Cependant, la stratégie prophylactique mise en place se révèle rapidement impuissante face à l'ampleur que prend le commerce illicite des stupéfiants. Une contre-offensive globale s'avère donc indispensable. C'est là qu'intervient la Convention de Vienne du 19 décembre 1988 (entrée en vigueur le 11 novembre 1990), axée, quant à elle, sur la répression du trafic. Or, parmi les 34 articles contenus dans ce texte, on trouve une disposition - l'article 17 - concernant la lutte contre le trafic de stupéfiants et de substances psychotropes en mer.
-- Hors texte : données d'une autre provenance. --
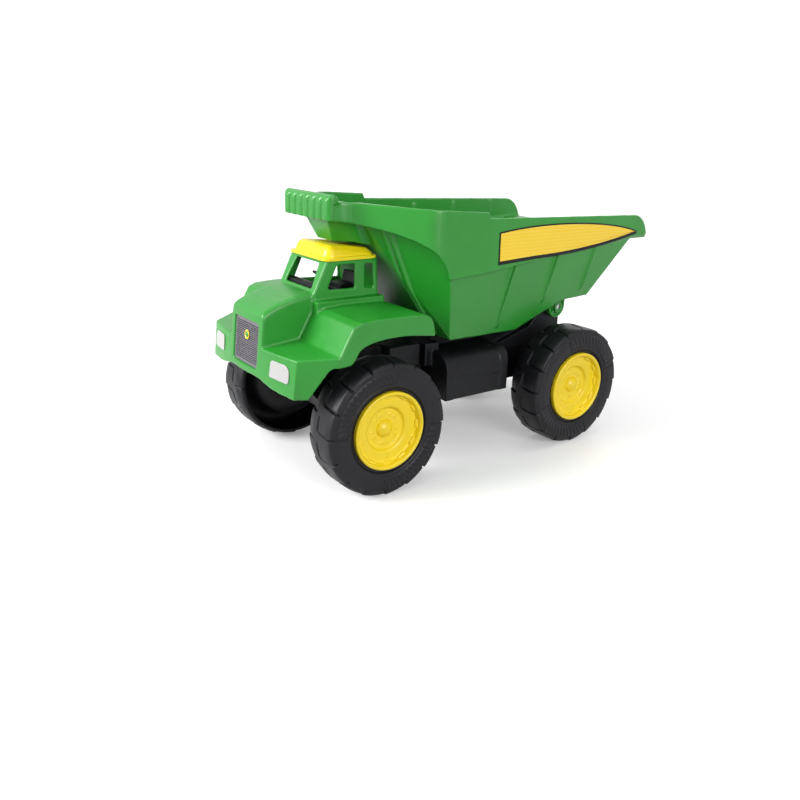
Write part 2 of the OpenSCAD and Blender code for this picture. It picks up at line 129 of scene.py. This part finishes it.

Pourquoi en mer ?
Parce que les narcotrafiquants exploitent la facilitation généralisée du commerce interrégional, la multiplication des unions ou accords douaniers et l'accroissement du volume des échanges commerciaux et touristiques internationaux (notamment dans les pays en développement et à économie en transition), et l'on sait quels vecteurs essentiels de la mondialisation des échanges sont les espaces marins. Développer un dispositif de lutte contre le trafic maritime de stupéfiants devient donc décisif.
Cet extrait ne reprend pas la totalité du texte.